Revenue, Costs, and Profit Margins
QSR | FSR | |
Average check | $8–$15 | $25–$80+ |
Daily covers | 200–600+ | 50–200 |
Food cost | 25–35% | 28–38% |
Labor cost | 20–28% | 30–38% |
Net margin | 6–9% | 3–9% |
QSR margins depend on volume. A slow week at a $10 average check erodes profit fast because there's less room to absorb fixed costs. The upside is that lean labor and simplified operations give QSR a more predictable cost structure when traffic is steady.
FSR margins lean heavily on beverage programs. A cocktail that costs $2.50 to pour and sells for $14 does more for the bottom line than most entrées. Wine by the glass, craft cocktails, and dessert upsells are margin levers that QSR operators simply don't have.
Pricing flexibility also diverges. QSR guests compare options quickly and react to price increases.

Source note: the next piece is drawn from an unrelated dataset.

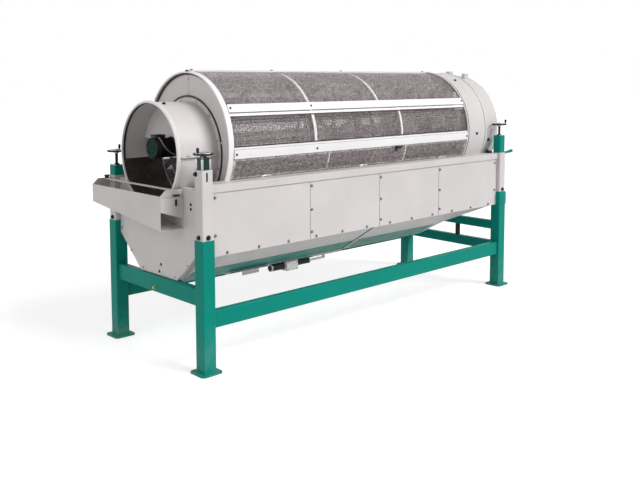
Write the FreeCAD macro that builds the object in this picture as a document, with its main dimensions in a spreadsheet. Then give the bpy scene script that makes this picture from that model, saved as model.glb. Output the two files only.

FSR operators have more room to adjust portions, rotate specials around supplier pricing, or introduce seasonal dishes that carry better margins without the same pushback.
Where This Leaves You
These aren't two versions of the same business. They're fundamentally different operations that demand different thinking at every level, from scheduling to kitchen design to the technology you put in front of your team.
The restaurants that run best share one thing regardless of model: their systems match their reality. The layout supports the menu. The staffing plan fits the service style. The tech supports the workflow instead of adding steps to it. Start with how your restaurant operates during a busy shift and build from there.